## Data
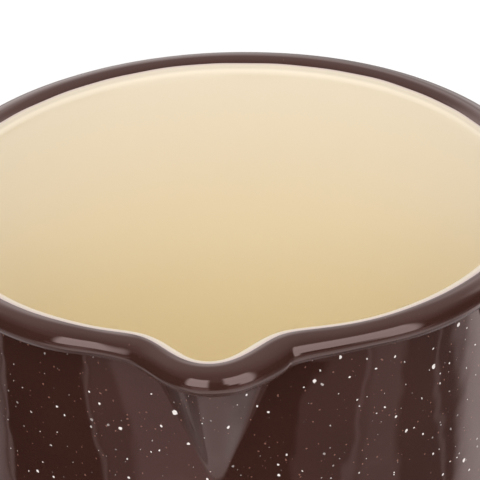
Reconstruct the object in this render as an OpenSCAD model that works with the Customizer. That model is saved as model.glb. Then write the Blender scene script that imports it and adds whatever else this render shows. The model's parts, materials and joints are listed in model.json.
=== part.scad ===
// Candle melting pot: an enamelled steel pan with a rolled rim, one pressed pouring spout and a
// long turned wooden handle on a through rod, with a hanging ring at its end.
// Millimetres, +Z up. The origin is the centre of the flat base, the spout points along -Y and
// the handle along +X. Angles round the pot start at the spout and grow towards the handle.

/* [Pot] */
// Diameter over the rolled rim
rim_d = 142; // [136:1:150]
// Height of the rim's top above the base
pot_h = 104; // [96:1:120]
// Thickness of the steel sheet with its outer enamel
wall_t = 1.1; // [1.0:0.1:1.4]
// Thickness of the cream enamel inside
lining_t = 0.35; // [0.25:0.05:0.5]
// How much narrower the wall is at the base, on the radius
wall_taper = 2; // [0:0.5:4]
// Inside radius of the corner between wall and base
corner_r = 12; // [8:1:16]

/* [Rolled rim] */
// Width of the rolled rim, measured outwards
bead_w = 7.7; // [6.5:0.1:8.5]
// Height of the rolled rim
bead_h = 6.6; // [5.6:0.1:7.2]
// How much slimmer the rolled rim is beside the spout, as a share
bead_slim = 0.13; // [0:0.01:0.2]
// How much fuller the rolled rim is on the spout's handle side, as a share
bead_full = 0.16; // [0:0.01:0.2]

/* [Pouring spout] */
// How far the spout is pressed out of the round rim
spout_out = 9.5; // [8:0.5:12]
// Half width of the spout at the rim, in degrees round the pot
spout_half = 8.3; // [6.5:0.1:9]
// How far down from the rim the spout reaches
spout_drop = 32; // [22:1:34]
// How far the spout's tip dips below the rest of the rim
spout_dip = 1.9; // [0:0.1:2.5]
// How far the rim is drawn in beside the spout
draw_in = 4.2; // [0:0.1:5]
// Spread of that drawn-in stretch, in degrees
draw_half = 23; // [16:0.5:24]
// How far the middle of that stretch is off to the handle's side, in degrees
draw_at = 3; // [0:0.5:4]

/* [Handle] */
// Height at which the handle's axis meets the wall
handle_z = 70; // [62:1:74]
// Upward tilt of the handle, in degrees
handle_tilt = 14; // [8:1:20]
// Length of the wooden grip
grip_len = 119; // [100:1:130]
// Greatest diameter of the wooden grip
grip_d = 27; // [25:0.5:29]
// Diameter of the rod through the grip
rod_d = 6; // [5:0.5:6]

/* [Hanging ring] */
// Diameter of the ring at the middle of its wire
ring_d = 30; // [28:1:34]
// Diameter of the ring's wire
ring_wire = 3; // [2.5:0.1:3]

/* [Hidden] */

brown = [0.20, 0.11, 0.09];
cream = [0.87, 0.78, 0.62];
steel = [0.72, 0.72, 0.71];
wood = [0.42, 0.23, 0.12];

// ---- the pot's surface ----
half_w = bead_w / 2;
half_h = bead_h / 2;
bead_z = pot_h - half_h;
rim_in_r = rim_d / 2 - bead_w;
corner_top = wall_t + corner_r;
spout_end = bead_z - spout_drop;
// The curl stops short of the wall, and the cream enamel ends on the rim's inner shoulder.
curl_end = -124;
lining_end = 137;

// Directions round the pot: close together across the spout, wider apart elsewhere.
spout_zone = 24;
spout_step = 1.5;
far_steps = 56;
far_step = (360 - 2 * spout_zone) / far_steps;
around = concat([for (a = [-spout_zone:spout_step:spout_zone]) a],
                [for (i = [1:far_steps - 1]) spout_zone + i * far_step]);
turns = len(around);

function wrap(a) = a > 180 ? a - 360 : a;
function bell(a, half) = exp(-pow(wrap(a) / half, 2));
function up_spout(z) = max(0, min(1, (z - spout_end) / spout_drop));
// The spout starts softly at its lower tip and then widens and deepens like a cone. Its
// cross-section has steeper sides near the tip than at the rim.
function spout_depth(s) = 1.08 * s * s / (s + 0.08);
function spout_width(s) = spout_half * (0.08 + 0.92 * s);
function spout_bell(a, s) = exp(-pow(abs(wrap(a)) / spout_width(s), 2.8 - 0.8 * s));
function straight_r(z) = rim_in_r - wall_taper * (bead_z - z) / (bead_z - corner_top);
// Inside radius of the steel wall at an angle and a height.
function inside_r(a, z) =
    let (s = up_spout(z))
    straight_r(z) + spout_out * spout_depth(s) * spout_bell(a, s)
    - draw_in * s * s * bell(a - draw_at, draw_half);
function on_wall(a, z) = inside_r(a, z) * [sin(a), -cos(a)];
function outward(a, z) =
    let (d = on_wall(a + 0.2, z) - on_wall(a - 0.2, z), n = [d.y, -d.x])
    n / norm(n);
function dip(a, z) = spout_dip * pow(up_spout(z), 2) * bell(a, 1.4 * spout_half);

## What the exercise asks
Only the lines from the opening of the material through the line with "draw_at = 3; // [0:0.5:4]" should be echoed, exactly as written.

## Solution to the exercise
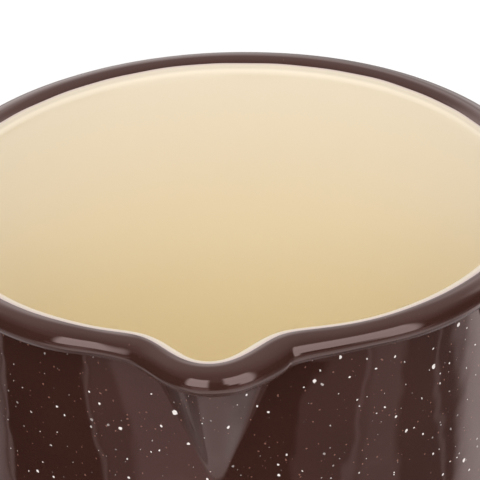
Reconstruct the object in this render as an OpenSCAD model that works with the Customizer. That model is saved as model.glb. Then write the Blender scene script that imports it and adds whatever else this render shows. The model's parts, materials and joints are listed in model.json.
=== part.scad ===
// Candle melting pot: an enamelled steel pan with a rolled rim, one pressed pouring spout and a
// long turned wooden handle on a through rod, with a hanging ring at its end.
// Millimetres, +Z up. The origin is the centre of the flat base, the spout points along -Y and
// the handle along +X. Angles round the pot start at the spout and grow towards the handle.

/* [Pot] */
// Diameter over the rolled rim
rim_d = 142; // [136:1:150]
// Height of the rim's top above the base
pot_h = 104; // [96:1:120]
// Thickness of the steel sheet with its outer enamel
wall_t = 1.1; // [1.0:0.1:1.4]
// Thickness of the cream enamel inside
lining_t = 0.35; // [0.25:0.05:0.5]
// How much narrower the wall is at the base, on the radius
wall_taper = 2; // [0:0.5:4]
// Inside radius of the corner between wall and base
corner_r = 12; // [8:1:16]

/* [Rolled rim] */
// Width of the rolled rim, measured outwards
bead_w = 7.7; // [6.5:0.1:8.5]
// Height of the rolled rim
bead_h = 6.6; // [5.6:0.1:7.2]
// How much slimmer the rolled rim is beside the spout, as a share
bead_slim = 0.13; // [0:0.01:0.2]
// How much fuller the rolled rim is on the spout's handle side, as a share
bead_full = 0.16; // [0:0.01:0.2]

/* [Pouring spout] */
// How far the spout is pressed out of the round rim
spout_out = 9.5; // [8:0.5:12]
// Half width of the spout at the rim, in degrees round the pot
spout_half = 8.3; // [6.5:0.1:9]
// How far down from the rim the spout reaches
spout_drop = 32; // [22:1:34]
// How far the spout's tip dips below the rest of the rim
spout_dip = 1.9; // [0:0.1:2.5]
// How far the rim is drawn in beside the spout
draw_in = 4.2; // [0:0.1:5]
// Spread of that drawn-in stretch, in degrees
draw_half = 23; // [16:0.5:24]
// How far the middle of that stretch is off to the handle's side, in degrees
draw_at = 3; // [0:0.5:4]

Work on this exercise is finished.